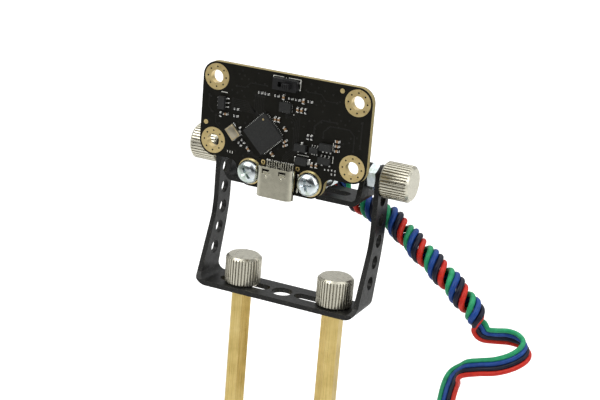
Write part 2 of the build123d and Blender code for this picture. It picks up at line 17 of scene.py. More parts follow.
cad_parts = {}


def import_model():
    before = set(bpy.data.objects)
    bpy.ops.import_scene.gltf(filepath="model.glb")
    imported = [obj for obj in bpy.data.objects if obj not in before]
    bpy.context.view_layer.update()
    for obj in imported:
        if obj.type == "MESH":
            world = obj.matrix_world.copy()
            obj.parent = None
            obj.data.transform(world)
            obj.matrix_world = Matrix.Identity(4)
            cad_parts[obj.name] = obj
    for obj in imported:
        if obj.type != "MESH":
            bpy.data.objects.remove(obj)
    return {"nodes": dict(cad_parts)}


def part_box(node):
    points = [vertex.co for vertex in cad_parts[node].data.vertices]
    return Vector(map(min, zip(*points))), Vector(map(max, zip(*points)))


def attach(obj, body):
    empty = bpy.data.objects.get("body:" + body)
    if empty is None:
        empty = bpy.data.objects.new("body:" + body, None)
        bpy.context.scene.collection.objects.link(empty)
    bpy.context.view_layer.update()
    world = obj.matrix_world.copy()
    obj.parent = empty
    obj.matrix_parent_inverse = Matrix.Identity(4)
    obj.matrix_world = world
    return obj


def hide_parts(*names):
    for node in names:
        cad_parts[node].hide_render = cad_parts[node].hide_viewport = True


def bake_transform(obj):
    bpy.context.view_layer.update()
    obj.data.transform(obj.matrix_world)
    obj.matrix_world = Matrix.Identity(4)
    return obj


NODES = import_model()["nodes"]
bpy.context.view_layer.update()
MM = 0.001
random.seed(7)          # the shared generator; the vias draw from one of their own


def box_mm(name):
    """The lowest and highest corner of a CAD piece, as (x, y, z) in mm."""
    return tuple((corner.x / MM, corner.y / MM, corner.z / MM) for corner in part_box(name))


# Driving places. Places on the board are (across, up), counted from the middle of its holes.
(BOARD_X0, FACE_Y, _), (BOARD_X1, BACK_Y, BOARD_TOP) = box_mm("sensor_board")
BOARD_X = (BOARD_X0 + BOARD_X1) / 2
BOARD_Z = BOARD_TOP - 11.0
CONTROLLER = (-4.65, -3.55)
CRYSTAL = (-12.4, -4.6)
CRYSTAL_TURN = -48                              # degrees
CAMERA_FORWARD = (-0.39029, 0.86944, -0.30289)


# ---------------------------------------------------------------- node helpers
def feed(tree, node, key, value):
    """Gives an input its value, or links it to the output socket that feeds it."""
    if isinstance(value, bpy.types.NodeSocket):
        tree.links.new(value, node.inputs[key])
    else:
        node.inputs[key].default_value = value


def add_node(tree, kind, inputs=None, **settings):
    node = tree.nodes.new("ShaderNode" + kind)
    for key, value in settings.items():
        setattr(node, key, value)
    for key, value in (inputs or {}).items():
        feed(tree, node, key, value)
    return node


SURFACE_INPUTS = {
    "base": "Base Color", "metallic": "Metallic", "rough": "Roughness",
    "spec": "Specular IOR Level", "coat": "Coat Weight", "coat_rough": "Coat Roughness",
    "sub": "Subsurface Weight", "sub_scale": "Subsurface Scale", "aniso": "Anisotropic",
    "glow": "Emission Strength",
}


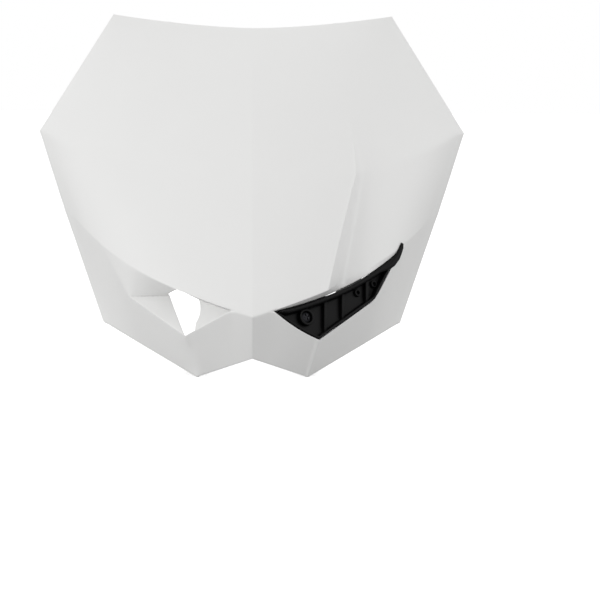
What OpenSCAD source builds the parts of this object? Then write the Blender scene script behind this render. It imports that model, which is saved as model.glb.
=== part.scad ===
// Headlight mask for an off-road motorcycle. A white moulded shell with two slanted eyes:
// the left eye is open with a scoop beside it, the right eye holds a black ribbed insert
// below an air channel. X runs across the bike, Z is up and the mask faces -Y, leaning
// back with the fork as it is worn. Lengths are in millimetres.

/* [Outline] */
// Half width at the side corners
side_x = 146; // [138:1:156]
// Height of the side corners above the chin points
side_z = 152; // [144:1:160]
// Half width at the top corners
top_x = 96; // [88:1:106]
// Height of the top corners
top_z = 232; // [222:1:245]
// How far the top edge dips at the centre line
top_dip = 9; // [2:1:16]
// Half width at the lower corners
corner_x = 98; // [92:1:106]
// Height of the lower corners
corner_z = 27.5; // [20:0.5:36]
// Half distance between the two chin points
chin_x = 35; // [30:1:42]
// Height of the notch between the chin points
notch_z = 13.5; // [8:0.5:20]
// How far the edge below the side corners bows outwards
edge_bow = 1; // [0:0.5:3]

/* [Form] */
// Angle that the back of the mask leans from upright
rake = 24; // [16:1:32]
// Height of the nose point between the eyes
nose_z = 40.5; // [36:0.5:46]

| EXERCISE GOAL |
Only the lines from the top of the data through the line that contains "zip(*points))), Vector(map(max, zip(*points)))" should be quoted, exactly as they stand.

| THE RESULT |
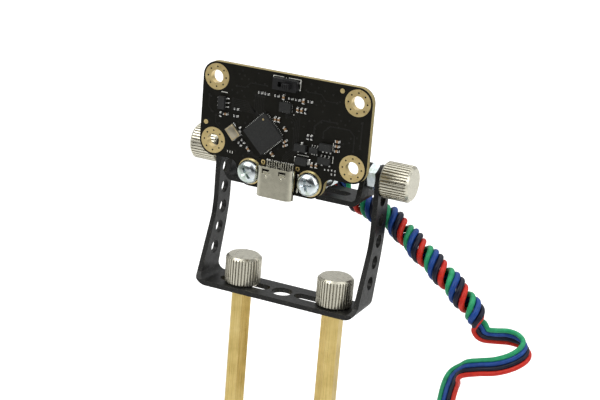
Write part 2 of the build123d and Blender code for this picture. It picks up at line 17 of scene.py. More parts follow.
cad_parts = {}


def import_model():
    before = set(bpy.data.objects)
    bpy.ops.import_scene.gltf(filepath="model.glb")
    imported = [obj for obj in bpy.data.objects if obj not in before]
    bpy.context.view_layer.update()
    for obj in imported:
        if obj.type == "MESH":
            world = obj.matrix_world.copy()
            obj.parent = None
            obj.data.transform(world)
            obj.matrix_world = Matrix.Identity(4)
            cad_parts[obj.name] = obj
    for obj in imported:
        if obj.type != "MESH":
            bpy.data.objects.remove(obj)
    return {"nodes": dict(cad_parts)}


def part_box(node):
    points = [vertex.co for vertex in cad_parts[node].data.vertices]
    return Vector(map(min, zip(*points))), Vector(map(max, zip(*points)))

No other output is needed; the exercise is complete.